Tuesday, January 3, 2023

Alarie, Benjamin, The Rise of the Robotic Tax Analyst (January 2, 2023). Tax Notes Federal, January 2, 2023, p. 57, Available at SSRN: https://ssrn.com/abstract=4325429

Abstract

As 2023 begins, developments with large language models, most prominently ChatGPT, a recent offshoot of GPT-3, are generating buzz in legal technology circles. They are also triggering wariness among some in legal academia and practice. On November 30, 2022, OpenAI made ChatGPT available for public use through an open beta. In less than one week, the system was deployed by more than 1 million registered users. The extremely rapid adoption was driven by claims — and plenty of evidence — of impressive algorithmic feats performed by ChatGPT. The capabilities of ChatGPT reportedly include achieving passing scores on practice bar and medical board examinations.

Within days of the release of ChatGPT, Andrew Perlman, the dean of law and a professor at Suffolk University, prompted the program to write an essay on its own likely influence in the future of law. The abstract to the essay, which Perlman assures us he wrote himself, concludes with the observation that “the disruptions from AI’s rapid development are no longer in the distant future. They have arrived, and this document offers a small taste of what lies ahead.” It’s not only GPT-3 and its progeny that have been making waves. It is fair to say that machine learning and AI are beginning to make their influence felt in some unexpected places. There is little reason to expect these and related developments to abate at the doorstep of tax analysis.

To wrap up Blue J Predicts for 2022, we will do some Dickensian stocktaking, visiting Blue J predictions past, present, and future. The initial order of business is to retrospectively analyze how the Blue J Predicts analyses have fared in 2022. Have our predictions mapped on to reality? Have the cases gone the way the machine-learning models and the algorithms have anticipated?
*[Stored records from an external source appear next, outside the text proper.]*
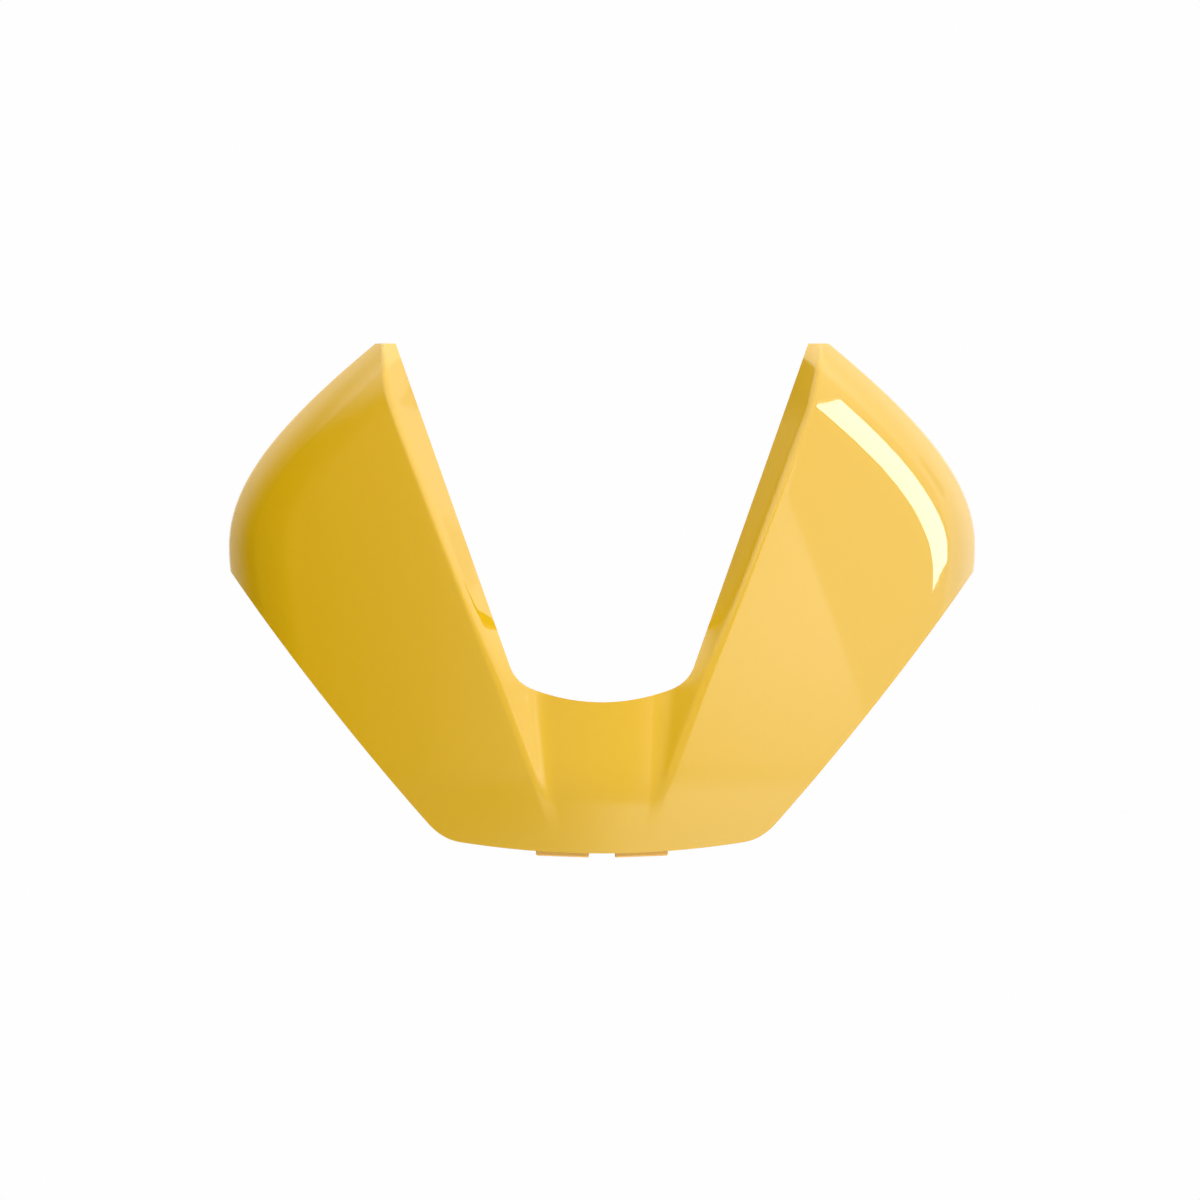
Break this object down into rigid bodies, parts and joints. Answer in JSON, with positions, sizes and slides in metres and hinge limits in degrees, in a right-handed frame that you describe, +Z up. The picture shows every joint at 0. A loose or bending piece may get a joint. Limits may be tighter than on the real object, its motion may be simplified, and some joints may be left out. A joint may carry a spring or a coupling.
{
  "type": "clip-on v-shaped cover",
  "caption": "Glossy V-shaped clip-on cover with swept wings on an inner frame, with sprung catches at its lower edge that grip a panel's lip.",
  "frame": {"origin": "centre of the lower seat, the rear face of the lower rubber pad", "axes": "+X towards the right wing as seen from the front, +Y to the back where the host panel is, +Z up towards the wing tips"},
  "size_m": [0.1502, 0.0437, 0.1031],
  "materials": {
    "gloss_yellow": "high gloss moulded yellow",
    "satin_black": "satin moulded dark grey",
    "satin_grey": "satin moulded dark grey",
    "pale_yellow": "satin pale orange yellow",
    "spring_steel": "drawn wire",
    "zinc_steel": "bright zinc plated",
    "pad_rubber": "fine matt texture"
  },
  "bodies": {
    "body": {"cover": "gloss_yellow", "carrier": "satin_black", "catch_keeper": "satin_grey", "carrier_screw_1": "zinc_steel", "carrier_screw_2": "zinc_steel", "carrier_screw_3": "zinc_steel", "carrier_screw_4": "zinc_steel", "carrier_screw_5": "zinc_steel", "carrier_screw_6": "zinc_steel", "keeper_screw_1": "zinc_steel", "keeper_screw_2": "zinc_steel", "keeper_screw_3": "zinc_steel", "keeper_screw_4": "zinc_steel", "lower_pad": "pad_rubber", "left_wing_pad": "pad_rubber", "right_wing_pad": "pad_rubber", "left_catch_spring": "spring_steel", "right_catch_spring": "spring_steel"},
    "left_catch": {"left_catch": "pale_yellow"},
    "right_catch": {"right_catch": "pale_yellow"}
  },
  "joints": [
    {"name": "left_catch_slide", "type": "slide", "parent": "body", "child": "left_catch", "axis": [0, 0, 1], "range_m": [0, 0.0028], "stiffness_N_per_m": 400, "springref_m": -0.004, "deforming": ["left_catch_spring"]},
    {"name": "right_catch_slide", "type": "slide", "parent": "body", "child": "right_catch", "axis": [0, 0, 1], "range_m": [0, 0.0028], "stiffness_N_per_m": 400, "springref_m": -0.004, "deforming": ["right_catch_spring"]}
  ]
}
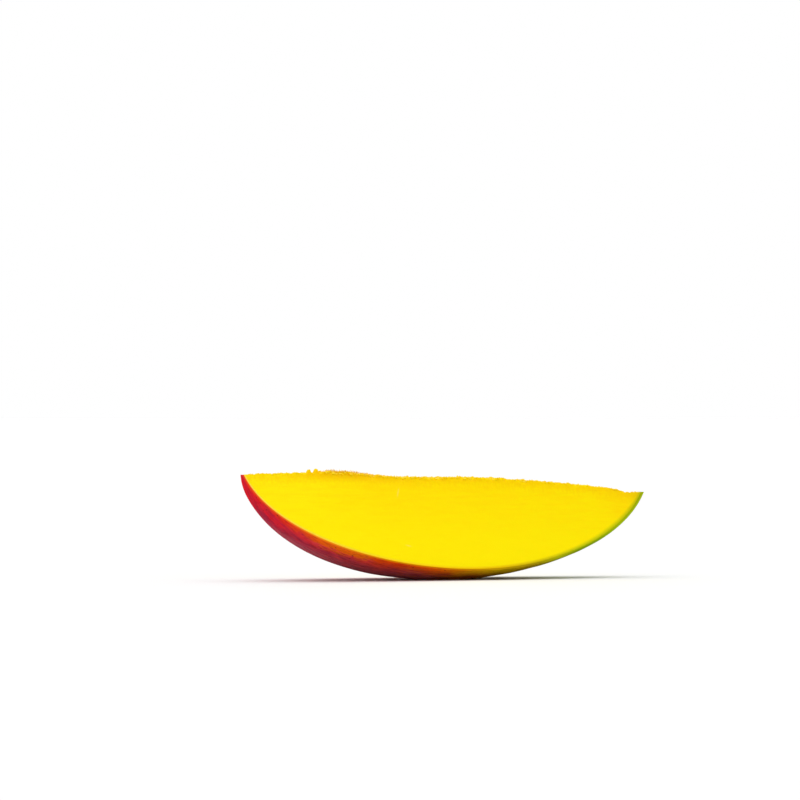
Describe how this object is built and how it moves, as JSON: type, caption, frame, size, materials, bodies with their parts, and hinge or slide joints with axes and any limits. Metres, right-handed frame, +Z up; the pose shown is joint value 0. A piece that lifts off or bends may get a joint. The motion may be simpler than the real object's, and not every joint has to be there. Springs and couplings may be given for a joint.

Broadly, the answer is yes, although with the important caveat that we do not yet have the final word from the courts in many of the cases. We then consider the state of AI and machine learning in tax research and analysis. We outline some new ways in which machine-learning technology is poised to affect tax research and analysis this year, at Blue J and beyond. Finally, we look ahead to anticipate how AI could affect tax analysis and research, and explain why it is important to begin turning our attention to the possibilities.